**Stated task:**
Each line of the material below should be reproduced exactly.
=== Stored records ===
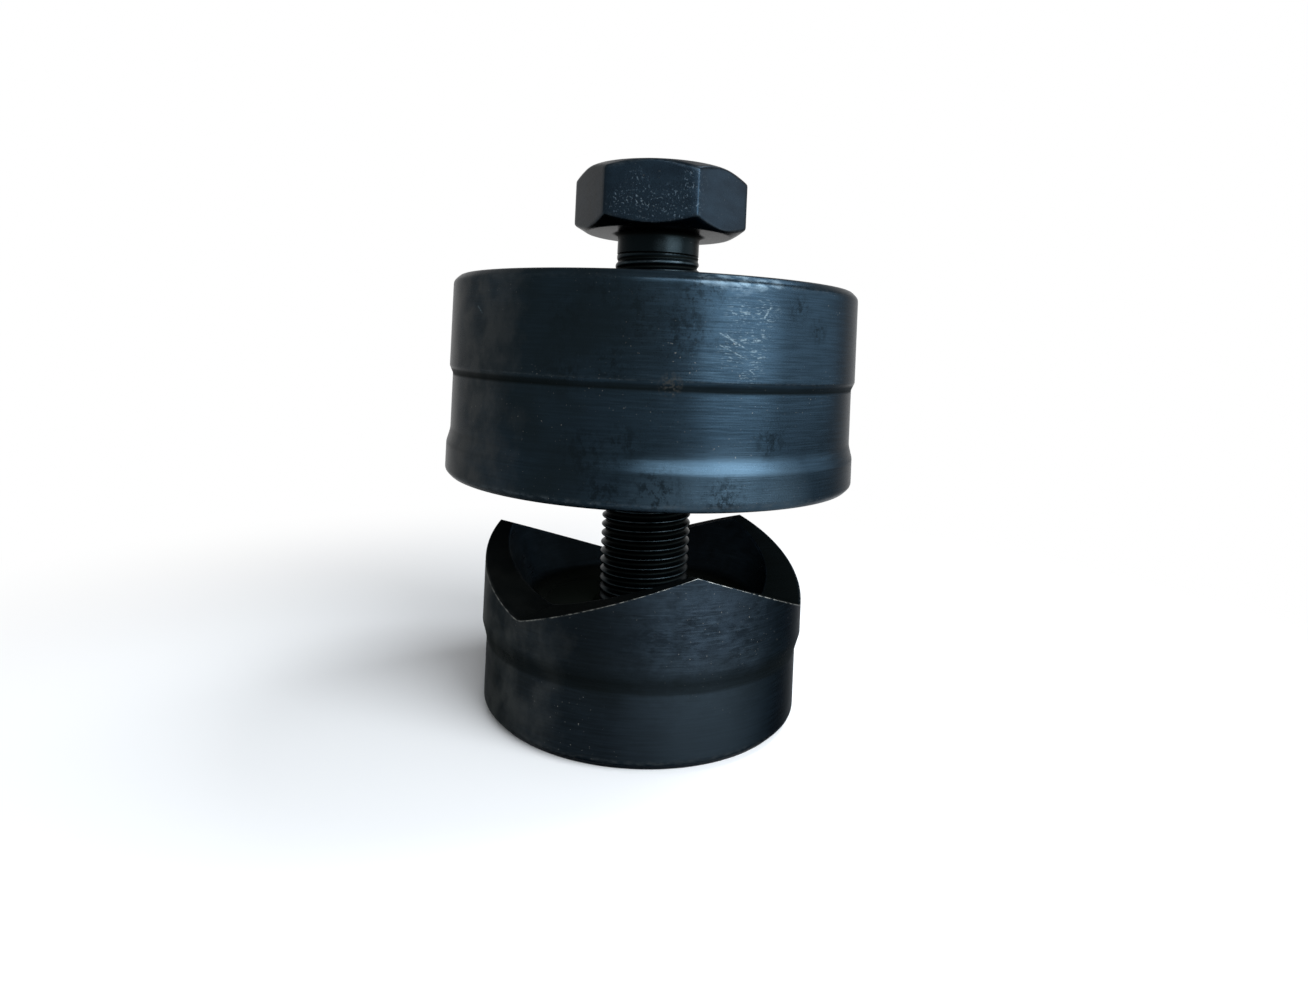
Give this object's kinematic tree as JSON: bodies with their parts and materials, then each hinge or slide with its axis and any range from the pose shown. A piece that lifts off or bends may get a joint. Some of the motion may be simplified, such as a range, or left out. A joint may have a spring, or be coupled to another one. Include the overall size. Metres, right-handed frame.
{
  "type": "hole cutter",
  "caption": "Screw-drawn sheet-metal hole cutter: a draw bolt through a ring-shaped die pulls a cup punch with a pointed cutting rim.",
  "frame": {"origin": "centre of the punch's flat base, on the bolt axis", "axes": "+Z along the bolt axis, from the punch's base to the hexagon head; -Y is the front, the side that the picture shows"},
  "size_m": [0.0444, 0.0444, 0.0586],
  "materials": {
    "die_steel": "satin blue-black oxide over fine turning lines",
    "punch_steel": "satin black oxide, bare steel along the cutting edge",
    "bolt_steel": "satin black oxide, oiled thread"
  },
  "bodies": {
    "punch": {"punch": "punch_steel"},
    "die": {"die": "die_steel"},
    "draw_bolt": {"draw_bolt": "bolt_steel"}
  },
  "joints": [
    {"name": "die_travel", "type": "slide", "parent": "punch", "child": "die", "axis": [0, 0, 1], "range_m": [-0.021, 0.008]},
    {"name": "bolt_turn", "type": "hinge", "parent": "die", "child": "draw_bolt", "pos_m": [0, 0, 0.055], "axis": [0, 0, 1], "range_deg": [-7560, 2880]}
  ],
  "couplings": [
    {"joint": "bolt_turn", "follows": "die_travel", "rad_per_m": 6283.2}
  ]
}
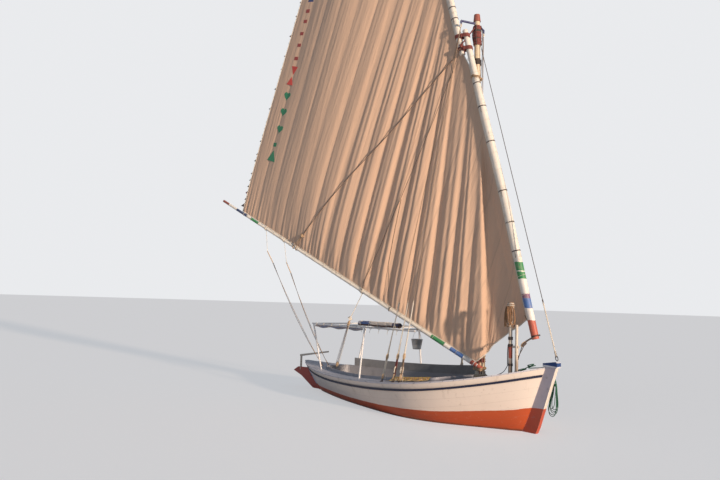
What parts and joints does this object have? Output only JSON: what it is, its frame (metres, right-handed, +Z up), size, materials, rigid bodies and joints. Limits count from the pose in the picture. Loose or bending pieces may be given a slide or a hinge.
===
**The solution:**
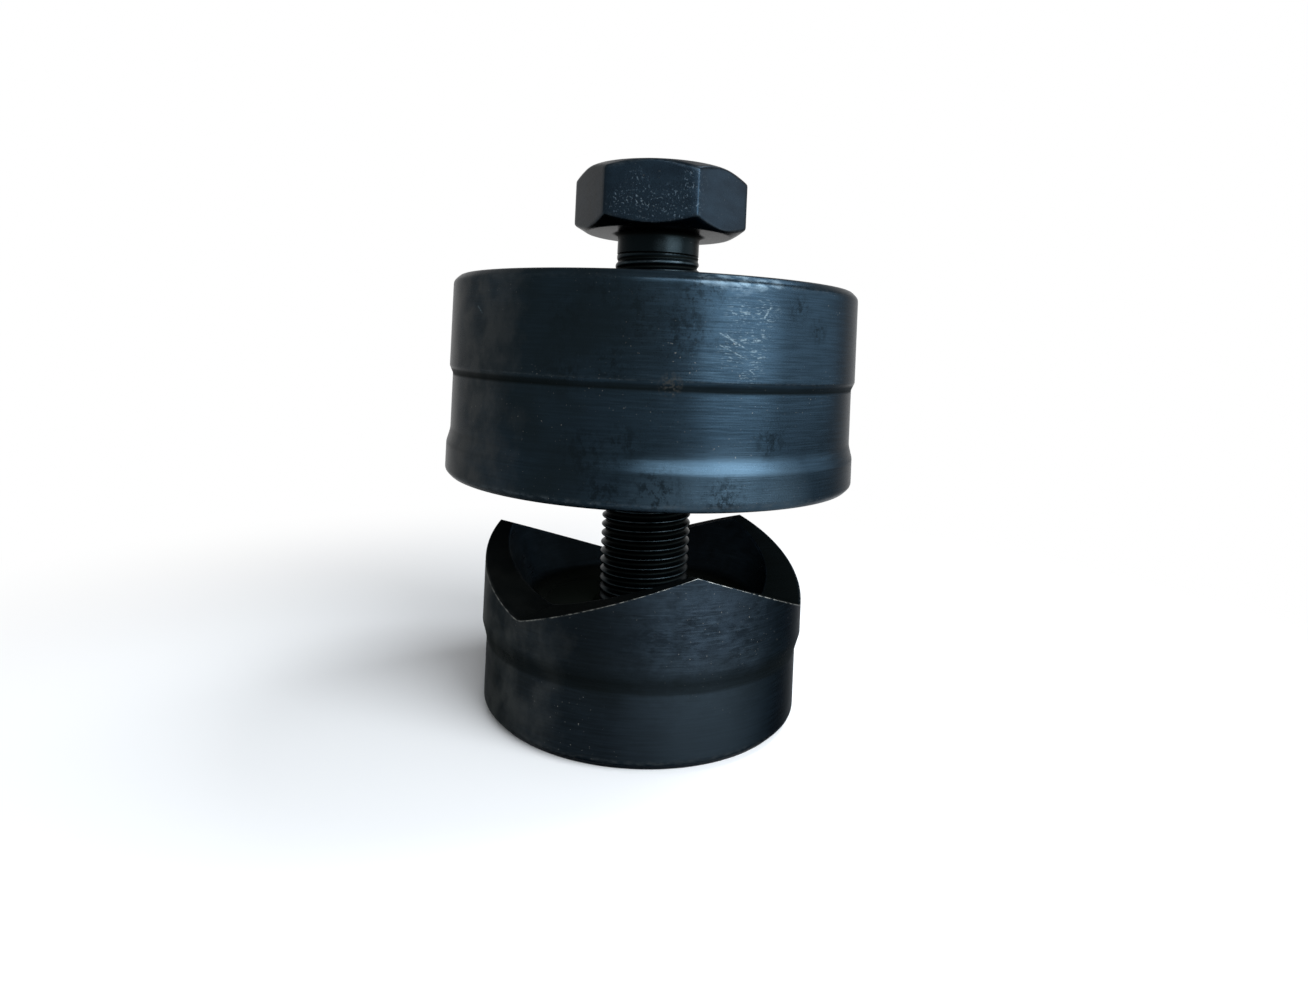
Give this object's kinematic tree as JSON: bodies with their parts and materials, then each hinge or slide with its axis and any range from the pose shown. A piece that lifts off or bends may get a joint. Some of the motion may be simplified, such as a range, or left out. A joint may have a spring, or be coupled to another one. Include the overall size. Metres, right-handed frame.
{
  "type": "hole cutter",
  "caption": "Screw-drawn sheet-metal hole cutter: a draw bolt through a ring-shaped die pulls a cup punch with a pointed cutting rim.",
  "frame": {"origin": "centre of the punch's flat base, on the bolt axis", "axes": "+Z along the bolt axis, from the punch's base to the hexagon head; -Y is the front, the side that the picture shows"},
  "size_m": [0.0444, 0.0444, 0.0586],
  "materials": {
    "die_steel": "satin blue-black oxide over fine turning lines",
    "punch_steel": "satin black oxide, bare steel along the cutting edge",
    "bolt_steel": "satin black oxide, oiled thread"
  },
  "bodies": {
    "punch": {"punch": "punch_steel"},
    "die": {"die": "die_steel"},
    "draw_bolt": {"draw_bolt": "bolt_steel"}
  },
  "joints": [
    {"name": "die_travel", "type": "slide", "parent": "punch", "child": "die", "axis": [0, 0, 1], "range_m": [-0.021, 0.008]},
    {"name": "bolt_turn", "type": "hinge", "parent": "die", "child": "draw_bolt", "pos_m": [0, 0, 0.055], "axis": [0, 0, 1], "range_deg": [-7560, 2880]}
  ],
  "couplings": [
    {"joint": "bolt_turn", "follows": "die_travel", "rad_per_m": 6283.2}
  ]
}
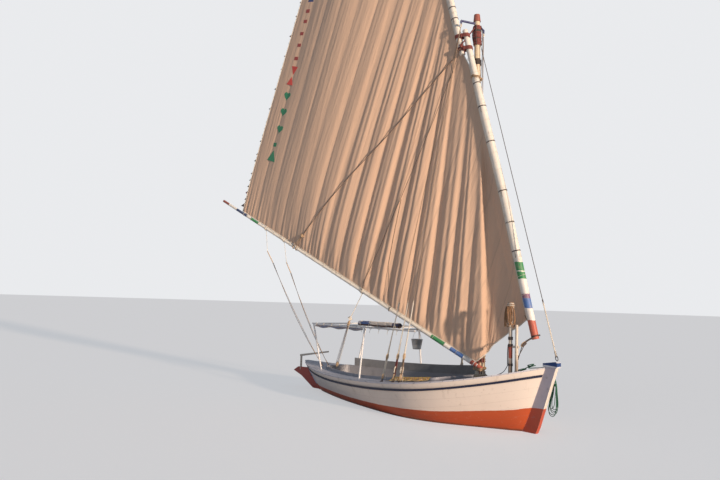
What parts and joints does this object have? Output only JSON: what it is, its frame (metres, right-handed, +Z up), size, materials, rigid bodies and joints. Limits count from the pose in the picture. Loose or bending pieces may be given a slide or a hinge.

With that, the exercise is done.